In reference to their talk about a license, Brauer testified as follows:

"A. When I first advertised for salesmen, Mr. Murray came around. The first day he discussed the matter, he did not let me know definitely whether he could come or not; he came back a day or so afterwards when he decided that he was coming and work with me. I gave him a salesman's application blank to fill out and he told me he did not want to fill that out; he did not want to relinquish his broker's license; that he would have his broker's license transferred to this office. I asked him to do that and I found later that he didn't do that."

In Bennett v. Truebody, 66 Cal. 509 [56 Am. Rep. 117, 6 P. 329, 331], the court said: "The plumber was left to produce the desired result in his own way. If that did not constitute him an independent contractor, we do not know what would." We feel there is absolutely no evidence in *Page 296 this record to show that respondent Murray was not free to produce the desired result of his work in his own way. It is true that Brauer testified "it is always understood that if a man does not want a man to work for him any more in a real estate office, he can tell him to discontinue the service and settle with him right there." But he also testified that after the first conversation Murray "came back a day or so afterwards, when he decided that he was coming and work with me." All of the facts taken together indicate a purpose on Murray's part to associate himself with Brauer rather than to become his employee. Brauer says Murray refused to give up his broker's license. When Murray was asked if he had not told Brauer that he preferred to remain an independent broker, and would like to work out of his office as such, he did not deny this, but answered, "There was a conversation regarding my application for a salesman's license, and I just remarked that I did not think that that was necessary, and the matter was left open at that point." In any event, it is undisputed that Murray did not take out a salesman's license, but continued to work under his broker's license. While section 18 of the California Real Estate Act permits a licensed broker to pay compensation to any other licensed broker, or to salesmen licensed under the broker who pays the compensation, it specifically provides, "No real estate salesman shall be employed by or accept compensation from any person other than the broker under whom he is at the time licensed." It was therefore unlawful for Murray to accept compensation as a real estate salesman from Brauer, although he had the right, as a broker himself, to divide commissions with him. If he did not specifically refuse to change his status in this respect, he at least had his attention called to it, and the circumstance is of great significance in determining the relationship existing between these parties.

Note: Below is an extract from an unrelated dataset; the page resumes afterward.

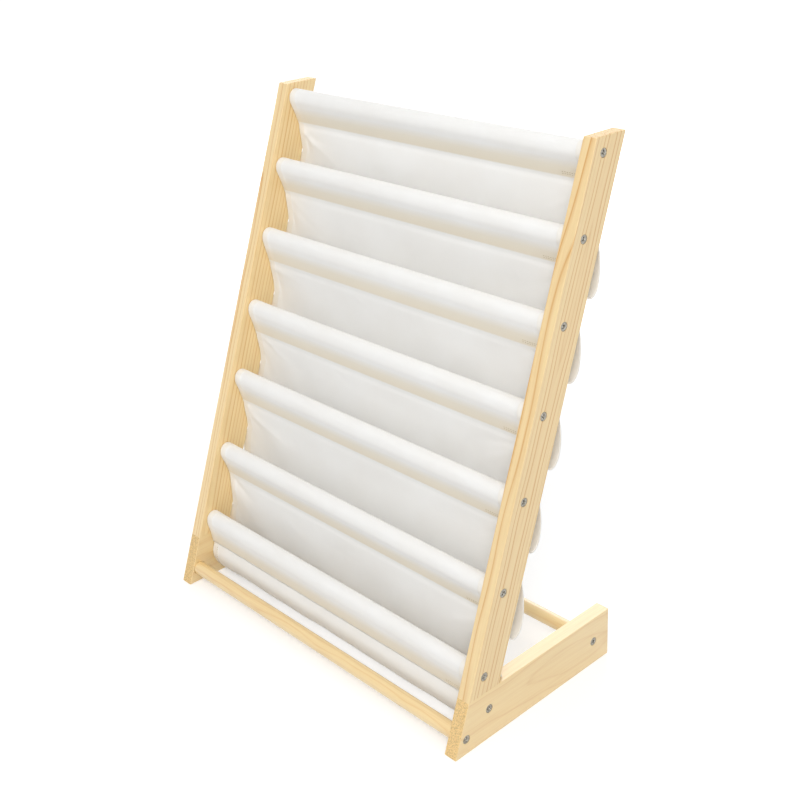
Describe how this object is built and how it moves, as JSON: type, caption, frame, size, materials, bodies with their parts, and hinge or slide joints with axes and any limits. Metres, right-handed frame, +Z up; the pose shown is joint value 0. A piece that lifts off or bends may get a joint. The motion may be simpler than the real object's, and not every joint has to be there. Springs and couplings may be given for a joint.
{
  "type": "sling bookshelf",
  "caption": "Leaning pine frame for children's books: round rods between two sides on feet carry canvas pockets.",
  "frame": {"origin": "on the floor, in the middle of the outline of the whole part", "axes": "+X to the right as seen from the front, +Y to the back, +Z up; the pockets face -Y"},
  "size_m": [0.53, 0.2836, 0.66],
  "materials": {
    "pine_boards": "clear matt varnish on pale pine",
    "pine_rods": "smooth turned pine, clear matt varnish",
    "beech_dowels": "bare beech",
    "canvas": "plain-weave cotton canvas, off-white",
    "screws": "zinc-plated steel"
  },
  "bodies": {
    "root": {"left_upright": "pine_boards", "left_foot": "pine_boards", "left_joint_dowel_1": "beech_dowels", "left_joint_dowel_2": "beech_dowels", "right_upright": "pine_boards", "right_foot": "pine_boards", "right_joint_dowel_1": "beech_dowels", "right_joint_dowel_2": "beech_dowels", "sling_rod_1": "pine_rods", "sling_rod_1_left_screw": "screws", "sling_rod_1_right_screw": "screws", "sling_rod_2": "pine_rods", "sling_rod_2_left_screw": "screws", "sling_rod_2_right_screw": "screws", "sling_rod_3": "pine_rods", "sling_rod_3_left_screw": "screws", "sling_rod_3_right_screw": "screws", "sling_rod_4": "pine_rods", "sling_rod_4_left_screw": "screws", "sling_rod_4_right_screw": "screws", "sling_rod_5": "pine_rods", "sling_rod_5_left_screw": "screws", "sling_rod_5_right_screw": "screws", "sling_rod_6": "pine_rods", "sling_rod_6_left_screw": "screws", "sling_rod_6_right_screw": "screws", "sling_rod_7": "pine_rods", "sling_rod_7_left_screw": "screws", "sling_rod_7_right_screw": "screws", "lower_rod": "pine_rods", "lower_rod_left_screw": "screws", "lower_rod_right_screw": "screws", "front_stretcher": "pine_rods", "front_stretcher_left_screw": "screws", "front_stretcher_right_screw": "screws", "rear_stretcher": "pine_rods", "rear_stretcher_left_screw": "screws", "rear_stretcher_right_screw": "screws", "sling_1": "canvas", "sling_2": "canvas", "sling_3": "canvas", "sling_4": "canvas", "sling_5": "canvas", "sling_6": "canvas", "lower_hem": "canvas"}
  },
  "joints": []
}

The other circumstances show no control over the movements, or methods, or mode of operation of the respondent Murray, but only an interest in the results of his work. Murray testified: "We discussed that I would handle exchanges and it was later understood we might work together." And again, "as things would come up Mr. Brauer would say `you go and see this party if you want to,'" and again, "he would suggest that whether it was a trade *Page 297 or not a trade, and by common consent and agreement that way, if anything different was made, we always discussed it and agreed upon it." He also testified that the call that came in the day he was injured, was the result of his own advertisement; that Brauer received the call and turned it to him, which was customary; and that he would have done the same thing if he had received a call for Brauer when he was out. He testified he had made no sales up to the time he was hurt; that he was working on an indeterminate arrangement; that he did not receive any sales instructions, nor did Mr. Brauer have a sales school; that there were no requirements as to his reporting to the office any time of day, and no specific time of reporting to the office or keeping in touch therewith. Respondent also testified, "We understood we were trying to sell real estate and that we were working to each other's hand, and Mr. Brauer, if he had any suggestions to make to me, he did it, and if I had any questions to ask him or points to raise with him, I did it." He also states he remained in the office, or went out, as he pleased. While he advertised on Brauer's contract, he used his own name and when people called for him, these calls were turned to him by Brauer. When asked whether it was not true that Brauer did not care what he did with his time during the day, but was only interested in having him close a deal and then prorating the commission, instead of denying this, he answered as follows: "He wasn't supposed to want a man around his office or in this connection unless he was a busy man." The record shows no contradiction to Brauer's testimony that "he was to use his own judgment as to coming to work, or working his clients. I gave him the right to advertise, to make all the calls come to him direct; all his advertisements called for Mr. Murray." Murray testified, "I operate on a straight commission basis, no salary, no drawing account, no expenses."

[3] While the right to discharge a person at any time, without recourse, has been held to be a strong circumstance tending to show the subserviency of the employee (Press Pub.Co. v. Industrial Acc. Com., 190 Cal. 114 [210 P. 820]), it is of less significance in a case of this sort, where it fits in equally with the theory of an independent association. *Page 298 In this regard, both parties testified that the right to terminate their arrangement was a mutual one.

[4] We think these circumstances show an association, rather than the relation of employer and employee. An employer does not suggest that an employee do the things for which he is hired, "if he wants to"; their work is not arranged by "common consent and agreement"; and an employer is usually interested in what an employee does with his time. Murray stated, in reference to the telephone call, that he would have done the same thing for Brauer; that if anything different was made they always discussed it and agreed upon it; that he had the same right to terminate the arrangement that Brauer had; that he did not change his license because he himself did not think it necessary; that he and Brauer were working to each other's hand; and that both made suggestions and raised points. These statements do not indicate an employment, and the entire circumstances fail to support the assumption that Murray was working illegally, and contrary to the provisions of the Real Estate Act. We find no evidence in the record showing any control over the means, manner or mode of the work, to have been exercised by Brauer, or reserved to him. We think the relationship between Murray and Brauer, as conclusively shown by the record, was the not unusual one of associated real estate brokers, rather than that of employer and employee.

A second point raised is that the injury suffered by Murray did not arise in the course of his employment, but arose when he was on a purely personal errand, having no relation to the sale of real estate. Were Murray an employee of Brauer, this contention would be without merit, as the evidence sufficiently shows his motive in examining the avocado trees, was to gain information that would assist him in selling the land, the sale of which was the object of the trip.

For the reason that the record discloses that the relationship of employer and employee did not exist in this case, the award is annulled.